COLLECTED DATA:
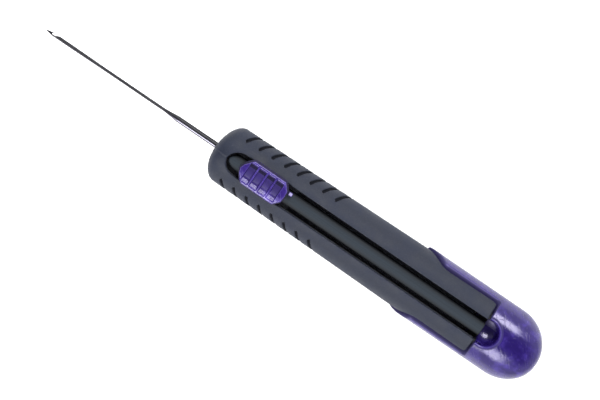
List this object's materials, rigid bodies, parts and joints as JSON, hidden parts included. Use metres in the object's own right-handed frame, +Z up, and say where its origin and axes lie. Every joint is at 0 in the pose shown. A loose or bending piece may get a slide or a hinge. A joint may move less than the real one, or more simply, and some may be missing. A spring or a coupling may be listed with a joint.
{
  "type": "needle threader",
  "caption": "Retractable hook needle threader: a fine barbed steel needle on a thumb slide, in a soft ribbed grip with a domed, cheeked end cap.",
  "frame": {"origin": "on the resting plane, under the middle of the whole tool with its needle out", "axes": "+Z up out of the face with the thumb slide; the needle points along -X and the rounded butt is at +X; +Y completes the right-handed frame"},
  "size_m": [0.1488, 0.0186, 0.0163],
  "materials": {
    "black_plastic": "satin moulded, hard black plastic",
    "soft_rubber": "soft matt rubber, fine texture",
    "dark_plastic": "satin moulded plastic",
    "purple_cap": "glossy, slightly translucent moulded plastic",
    "bush_steel": "turned steel",
    "purple_button": "glossy, slightly translucent moulded plastic",
    "carriage_acetal": "black low-friction plastic",
    "spring_steel": "rolled spring steel strip",
    "chuck_brass": "turned brass",
    "screw_steel": "black oxide steel",
    "needle_steel": "polished hardened steel"
  },
  "bodies": {
    "handle": {"core_tray": "black_plastic", "grip_sleeve": "soft_rubber", "guide_rail": "dark_plastic", "end_cap": "purple_cap", "nose_bush": "bush_steel"},
    "slider": {"slide_button": "purple_button", "slide_carriage": "carriage_acetal", "detent_spring": "spring_steel", "needle_chuck": "chuck_brass", "chuck_screw": "screw_steel", "hook_needle": "needle_steel"}
  },
  "joints": [
    {"name": "needle_slide", "type": "slide", "parent": "handle", "child": "slider", "axis": [1, 0, 0], "range_m": [0, 0.0538], "deforming": ["detent_spring"]}
  ]
}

PROBLEM DESCRIPTION: The whole listing above needs to be written out again exactly.

ANSWER TO THE TASK:
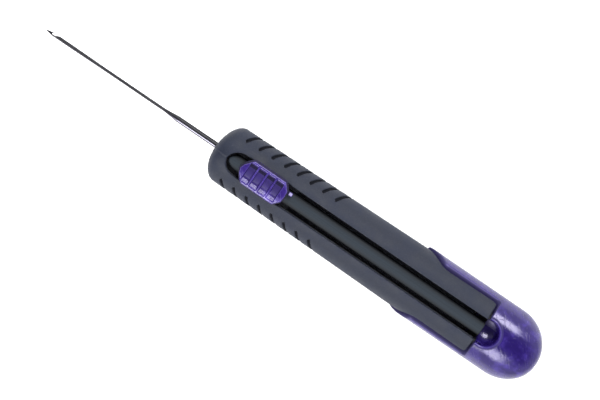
List this object's materials, rigid bodies, parts and joints as JSON, hidden parts included. Use metres in the object's own right-handed frame, +Z up, and say where its origin and axes lie. Every joint is at 0 in the pose shown. A loose or bending piece may get a slide or a hinge. A joint may move less than the real one, or more simply, and some may be missing. A spring or a coupling may be listed with a joint.
{
  "type": "needle threader",
  "caption": "Retractable hook needle threader: a fine barbed steel needle on a thumb slide, in a soft ribbed grip with a domed, cheeked end cap.",
  "frame": {"origin": "on the resting plane, under the middle of the whole tool with its needle out", "axes": "+Z up out of the face with the thumb slide; the needle points along -X and the rounded butt is at +X; +Y completes the right-handed frame"},
  "size_m": [0.1488, 0.0186, 0.0163],
  "materials": {
    "black_plastic": "satin moulded, hard black plastic",
    "soft_rubber": "soft matt rubber, fine texture",
    "dark_plastic": "satin moulded plastic",
    "purple_cap": "glossy, slightly translucent moulded plastic",
    "bush_steel": "turned steel",
    "purple_button": "glossy, slightly translucent moulded plastic",
    "carriage_acetal": "black low-friction plastic",
    "spring_steel": "rolled spring steel strip",
    "chuck_brass": "turned brass",
    "screw_steel": "black oxide steel",
    "needle_steel": "polished hardened steel"
  },
  "bodies": {
    "handle": {"core_tray": "black_plastic", "grip_sleeve": "soft_rubber", "guide_rail": "dark_plastic", "end_cap": "purple_cap", "nose_bush": "bush_steel"},
    "slider": {"slide_button": "purple_button", "slide_carriage": "carriage_acetal", "detent_spring": "spring_steel", "needle_chuck": "chuck_brass", "chuck_screw": "screw_steel", "hook_needle": "needle_steel"}
  },
  "joints": [
    {"name": "needle_slide", "type": "slide", "parent": "handle", "child": "slider", "axis": [1, 0, 0], "range_m": [0, 0.0538], "deforming": ["detent_spring"]}
  ]
}